Postby TedGottsegen » Mon Apr 26, 2004 10:56 pm

fmason wrote:How odd... An independent artist telling me go to any number of faceless corporate music vending factories to listen to small independent artists.


What is so odd about that? I'm an artist and I also appreciate art and I want to support that art by paying to enjoy it. Doesn't come off as odd to me at all.

It wasn't so long ago when Amazon didn't carry any Gypsy Jazz CD's, except Django. Now you can order any number of CD's from them - Debarre, Rosenberg Trio, Tchavolo, Moreno, etc. Moreno doesn't have a website...so where are we supposed to get the music that we want to hear? If you pay for it, and the places with the means are making it available, than buy it so that MORE can become available.

fmason wrote:I listen to it on amazon, enter in my credit card number and buy the CD, now the world is a better place?


This has nothing to do with making the world a better place. It has to do with supporting the artists who create the music by buying it.

Let's just make this plain and simple - Musicians are eeking out a living playing this music.
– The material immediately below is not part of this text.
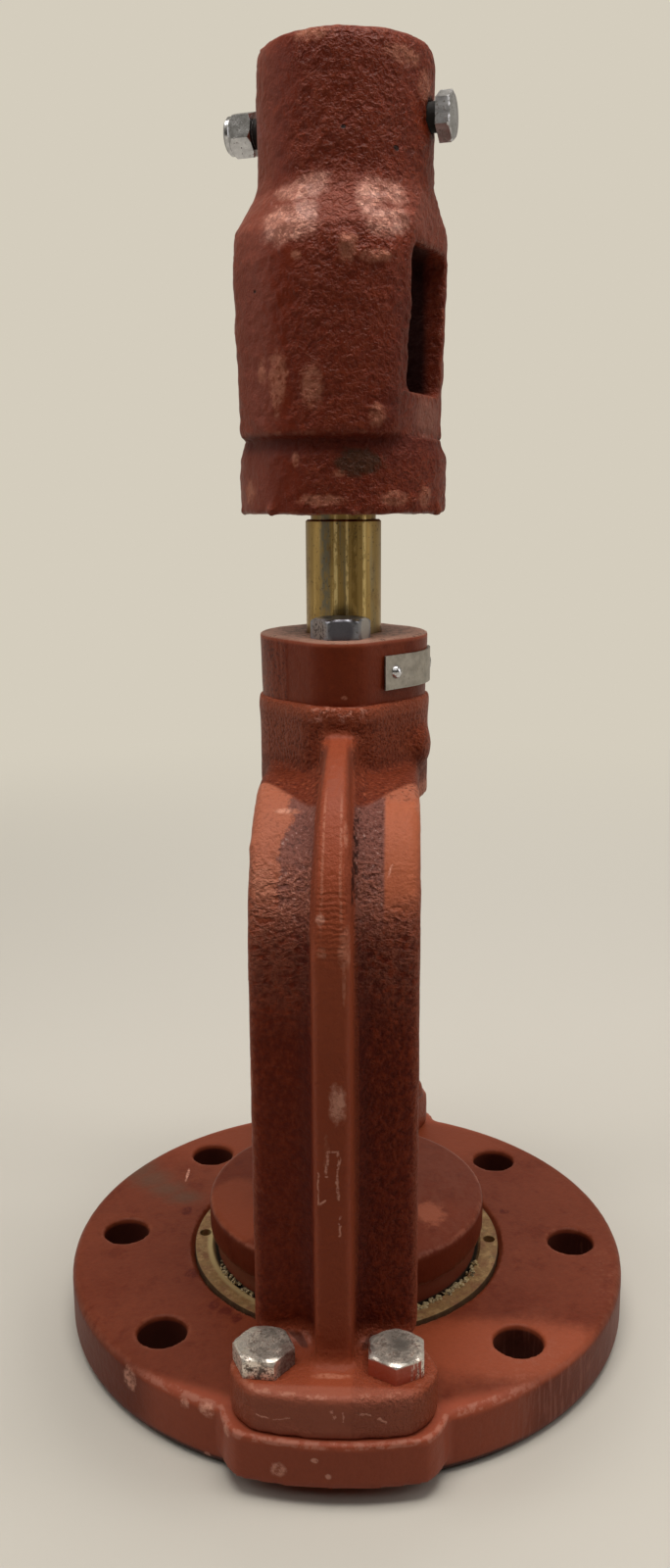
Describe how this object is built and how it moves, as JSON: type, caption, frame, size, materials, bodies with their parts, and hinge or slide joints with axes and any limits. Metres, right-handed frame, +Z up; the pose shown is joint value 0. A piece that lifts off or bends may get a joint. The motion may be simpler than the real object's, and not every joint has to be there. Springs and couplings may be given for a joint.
{
  "type": "non-rising-stem mud valve with extension coupling",
  "caption": "Cast-iron mud valve: round base flange and seat, two-legged yoke over a lifting disc, and a brass stem with a pinned pipe coupling.",
  "frame": {"origin": "centre of the base flange's underside, on the stem's axis", "axes": "+Z up the stem; the yoke's legs stand at -Y (front) and +Y (back); +X to the right seen from the front"},
  "size_m": [0.2306, 0.25, 0.485],
  "materials": {
    "primer_flange": "satin iron-oxide primer on a machined casting, scuffed",
    "primer_yoke": "iron-oxide primer on a sand casting",
    "primer_cap": "dark iron-oxide primer, satin",
    "primer_coupling": "iron-oxide primer on a coarse sand casting",
    "primer_disc": "satin iron-oxide primer",
    "seat_bronze": "stained, partly corroded bronze",
    "stem_brass": "turned brass, tarnished",
    "zinc_fastener": "zinc plate",
    "worn_fastener": "weathered plating with paint on its sides",
    "bright_fastener": "bright plate",
    "plate_aluminium": "blank, dull aluminium",
    "insert_nylon": "nylon"
  },
  "bodies": {
    "valve_frame": {"base_flange": "primer_flange", "seat_ring": "seat_bronze", "yoke": "primer_yoke", "yoke_cap": "primer_cap", "cap_bolt_front": "zinc_fastener", "cap_bolt_back": "zinc_fastener", "foot_bolt_front_left": "worn_fastener", "foot_bolt_front_right": "worn_fastener", "foot_bolt_back_left": "worn_fastener", "foot_bolt_back_right": "worn_fastener", "nameplate": "plate_aluminium", "nameplate_rivet_front": "bright_fastener", "nameplate_rivet_side": "bright_fastener"},
    "stem_assembly": {"stem": "stem_brass", "coupling": "primer_coupling", "stem_top_washer": "zinc_fastener", "stem_top_nut": "stem_brass", "coupling_bolt": "bright_fastener", "lock_nut": "bright_fastener", "lock_nut_insert": "insert_nylon"},
    "disc_assembly": {"disc": "primer_disc", "disc_facing_ring": "seat_bronze", "disc_nut": "seat_bronze"}
  },
  "joints": [
    {"name": "stem_turn", "type": "hinge", "parent": "valve_frame", "child": "stem_assembly", "pos_m": [0, 0, 0.27], "axis": [0, 0, 1], "range_deg": [0, 4320]},
    {"name": "disc_lift", "type": "slide", "parent": "valve_frame", "child": "disc_assembly", "axis": [0, 0, 1], "range_m": [0, 0.0762]}
  ],
  "couplings": [
    {"joint": "disc_lift", "follows": "stem_turn", "m_per_rad": 0.0010106}
  ]
}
Django's family is supported by the sales of Django's CD's - shouldn't they be allowed to garner income from their art? So do the corporate fat cats, but that's life. I suppose they aren't entitled to that? Maybe you want to take money out of their pockets because you feel the buying a CD is being too much of a corporate sell out? What a naive position...

fmason wrote:The internet is a great place to buy, sell, trade, and steal "intellectual property". We can't really change that, so I guess we'd better go along with it.


We can't really change car-jackings, either, so why should we stop them? After all, it's a free society, right? Who has the right to tell someone to not take something that they want, especially if they can't afford it? :roll:

fmason wrote:For example, I'm sure that hotclub.co.uk users would love to pay royalties to whoever, in exchange for the chance to download any obscure Django song they wanted. And who knows, maybe the RIAA/ASCAP/leeches wouldn't even have to get their cut...


What?! You're still paying for the music! You're not paying the middle man, but you're still paying. I thought you wanted it all for free? Is corporate American (or whereever) what you're making a stand against?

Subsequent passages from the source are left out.